Last spring, I unpacked and revisited every detail of that long-ago relationship, from my long history with the abuser to the day I finally left (it’s amazing how clear your memory can be, even about events that occurred decades earlier). Although I didn’t feel the physical pain that I endured in the assault, I felt the emotional pain again as if the event had just happened.

It was the ultimate betrayal.

I mourned.

Over the next couple of months, I dealt with denial, anger, bargaining, and depression. As I sat with the assault fresh in my mind, I ran through the gamut of emotions, from irritability to stress to anxiety to outright rage. This ushered in other negative emotions, including resentment and even hate.

I credit my faith walk and prayer life—and God’s sustaining hand—as the reason I have come through this long-buried trauma stronger and more committed to Him, and even more devoted to helping those less fortunate.

Tonight, on Maundy Thursday, let us remember Judas’s betrayal of Christ, and feel the heaviness of Christ’s heart (on Good Friday, Christ will be betrayed again, this time by Peter, Pontius Pilate, and the mob).

Like David in this psalm, Christ cried out in distress in the dark night of His soul. As do we in times of utter despair. Like David, ultimately Christ trusted God’s will in His life. As must we as we press on toward a glorious Easter.

Dear Lord, let us trust in You, morning, noon, and night. Amen.

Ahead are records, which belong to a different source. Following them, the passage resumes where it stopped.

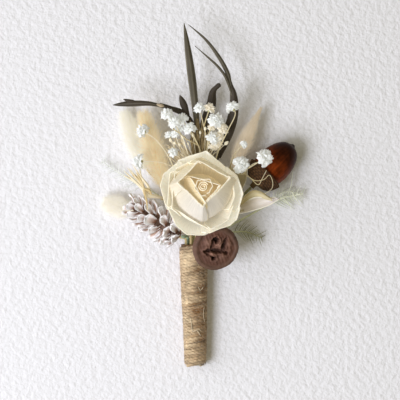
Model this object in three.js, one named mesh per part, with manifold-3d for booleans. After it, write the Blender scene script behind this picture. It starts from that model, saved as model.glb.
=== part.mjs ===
// A rustic boutonniere lying on its back, in millimetres, +Z up.
// The origin is on the surface it rests on, straight below the place where the stems leave the
// twine. +Y runs along the stems to the leaf tips, and +Z is the side that is worn outwards.
// Nineteen stems lie in the twine like the strands of a rope, each in a lane of its own.
import * as THREE from 'three';
import { LoftGeometry } from 'three/addons/geometries/LoftGeometry.js';
import { mergeVertices } from 'three/addons/utils/BufferGeometryUtils.js';
import Module from 'manifold-3d';

const wasm = await Module();
wasm.setup();

// Driving dimensions
const HANDLE = {
  lip: 0.8, length: 52.8, topRadius: 6.4, endRadius: 4.85, boreTop: 5.3, boreEnd: 3.85,
  flat: 0.15, twine: 1.65, ridge: 0.35, sides: 10,
};
const STEM = { radius: 0.55, sides: 5, lanePitchTop: 2.1, lanePitchEnd: 1.42, recess: 0.4, mouth: 1.7 };
const BLADE = 0.62;
const WELD = 1e-4;
const GOLDEN_ANGLE = Math.PI * (3 - Math.sqrt(5));

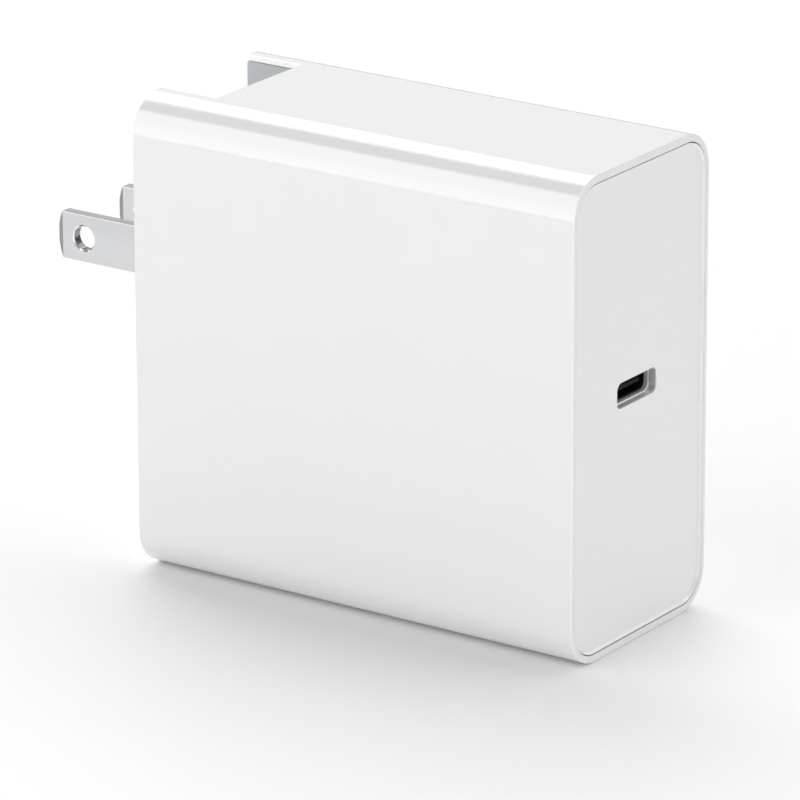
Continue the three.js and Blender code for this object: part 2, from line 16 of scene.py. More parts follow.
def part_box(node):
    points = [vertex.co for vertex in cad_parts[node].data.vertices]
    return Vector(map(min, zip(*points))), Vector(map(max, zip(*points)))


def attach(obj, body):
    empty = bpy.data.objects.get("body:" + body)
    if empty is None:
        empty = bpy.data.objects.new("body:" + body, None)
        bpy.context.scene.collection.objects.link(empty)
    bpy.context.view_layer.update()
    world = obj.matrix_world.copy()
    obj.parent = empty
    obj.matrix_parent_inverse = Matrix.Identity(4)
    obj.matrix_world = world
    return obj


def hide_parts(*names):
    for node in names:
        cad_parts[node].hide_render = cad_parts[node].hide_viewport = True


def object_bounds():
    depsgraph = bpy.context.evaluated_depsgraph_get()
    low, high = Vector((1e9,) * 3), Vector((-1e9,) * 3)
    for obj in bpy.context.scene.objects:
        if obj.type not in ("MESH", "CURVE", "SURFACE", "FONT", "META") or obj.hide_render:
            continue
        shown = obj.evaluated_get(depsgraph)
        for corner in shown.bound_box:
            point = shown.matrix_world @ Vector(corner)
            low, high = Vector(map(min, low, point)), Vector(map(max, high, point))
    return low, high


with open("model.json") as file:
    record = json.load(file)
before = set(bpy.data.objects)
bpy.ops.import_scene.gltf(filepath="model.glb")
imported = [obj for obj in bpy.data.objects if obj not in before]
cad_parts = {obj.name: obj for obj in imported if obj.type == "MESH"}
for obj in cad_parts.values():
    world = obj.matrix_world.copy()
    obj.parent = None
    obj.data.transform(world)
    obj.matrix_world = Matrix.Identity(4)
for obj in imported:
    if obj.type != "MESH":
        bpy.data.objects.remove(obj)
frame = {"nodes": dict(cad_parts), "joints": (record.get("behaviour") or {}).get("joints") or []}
cad_low, cad_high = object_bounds()

MM = 0.001
scene = bpy.context.scene

# ---------- sizes, worked out from the frame ----------

sleeve_low, sleeve_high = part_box("outer_sleeve")
port_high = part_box("port_panel")[1]
plug_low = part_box("plug_panel")[0]
shell_low, shell_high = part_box("usb_c_shell")
tongue_low, tongue_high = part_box("usb_c_tongue")
carrier_low, carrier_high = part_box("blade_carrier")
blade_low, blade_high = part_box("blade_line")
choke_low, choke_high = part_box("choke_core")

PLUG_X = sleeve_low.x
PORT_X = sleeve_high.x
THICKNESS = sleeve_high.y - sleeve_low.y
HEIGHT = sleeve_high.z - sleeve_low.z
CORNER = 5.2 * MM
CORNER_STEPS = 20
WALL = 1.8 * MM

SEAM = 0.15 * MM
GAP = 0.3 * MM
TOUCH = 0.01 * MM
RIM_SIDE = sleeve_high.y - port_high.y - SEAM
SIDE_SEAM = 0.03 * MM
RIM_TOP = sleeve_high.z - port_high.z - SEAM
PORT_FILLET = 0.18 * MM
PLUG_FILLET = 0.15 * MM
RIM_EDGE = 0.04 * MM

PANEL_THICK = 1.6 * MM
PANEL_FILLET = 0.12 * MM
PORT_RECESS = 0.5 * MM
PLUG_RECESS = plug_low.x - PLUG_X
LIP_WIDTH = 0.1 * MM
LIP_EDGE = 0.04 * MM
LIP_FOOT = 0.07 * MM
LIP_DRAFT = 0.14 * MM
SKIRT_THICK = 1.2 * MM
SKIRT_DEPTH = 3 * MM

PIVOT = Vector(frame["joints"][0]["pos_m"])
CARRIER_HALF = PIVOT.z - carrier_low.z
CARRIER_FILLET = 0.2 * MM

BAY_HALF_WIDTH = carrier_high.y + GAP
BAY_DEPTH = 8.4 * MM
BAY_WALL = 1.3 * MM
BAY_CORNER = 0.5 * MM
BAY_FLOOR = carrier_low.z - GAP
BAY_FLOOR_THICK = 2.3 * MM
BAY_SHY = 0.05 * MM
NOTCH_FILLET = 0.2 * MM
NOTCH_LIP = 0.75 * MM
LAND_HALF_WIDTH = 3.2 * MM
LAND_BOTTOM = sleeve_low.z + 46 * MM
LAND_TOP = sleeve_low.z + 54 * MM
LAND_SLOPE = 3 * MM
SPRING_HALF_WIDTH = LAND_HALF_WIDTH + 0.2 * MM
SPRING_SEAT_DEPTH = 1.2 * MM
SPRING_SEAT_BACK = PLUG_X + BAY_DEPTH - 0.6 * MM

BLADE_THICK = blade_high.y - blade_low.y
BLADE_HALF = (blade_high.z - blade_low.z) / 2
BLADE_TIP = blade_low.x
BLADE_Y = (blade_low.y + blade_high.y) / 2
BLADE_TIP_RUN = 0.9 * MM
BLADE_TIP_DROP = 0.45 * MM
BLADE_TIP_FLAT = 1 * MM
BLADE_FILLET = 0.1 * MM
BLADE_HOLE_X = BLADE_TIP + 4.2 * MM
BLADE_HOLE_RADIUS = 1.59 * MM
BLADE_COUNTERSINK = 0.16 * MM
PIN_RADIUS = 1.2 * MM
PIN_STEPS = 32
BEARING_RADIUS = PIN_RADIUS + 0.1 * MM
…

Even When It Hurts: March 31, 2021

Even When It Hurts -- Lent 2021 Devotional Book

I cry to the LORD with my voice; to the LORD I make loud supplication.
-Psalm 142:1

This is a hard psalm for me to say. I was the youngest child. As kids, my brothers had little desire for my company. One of them took every opportunity to say and to do hurtful things to me, and when as a small child I cried, then I was a cry-baby, beneath contempt. Tormenting me seemed to be his hobby.

By age five or six, I had decided that it was better to be borderline invisible than to make a fuss about anything. Better to be ignored than to be vulnerable.

King David (or whoever wrote this psalm) considers it highly appropriate to “cry out” and make sure God hears – full volume, please! I shrink back. No fuss, please. Let ‘er rip, yes, in praise and song and celebration. But in times of physical or emotional pain or trouble, well then: whining is not okay; no one wants to hear that.

So as an adult, it’s been a bit of a revelation to discover that real men do cry. That real people learn to be open about who they are. Real people ally themselves with spiritual partners – real people seek out trustworthy listeners. And learn to be trustworthy listeners themselves.

I admire the human behind Psalm 142. This was someone who was wholeheartedly opening him/herself to God.

Not a bad model to follow.

Lord, we all know that short verse, “Jesus wept.” Thank you for leading us as you opened yourself to the fullness of your humanity which is lived in the fullness of God. Stay with us and be our Guide and Savior always. Amen.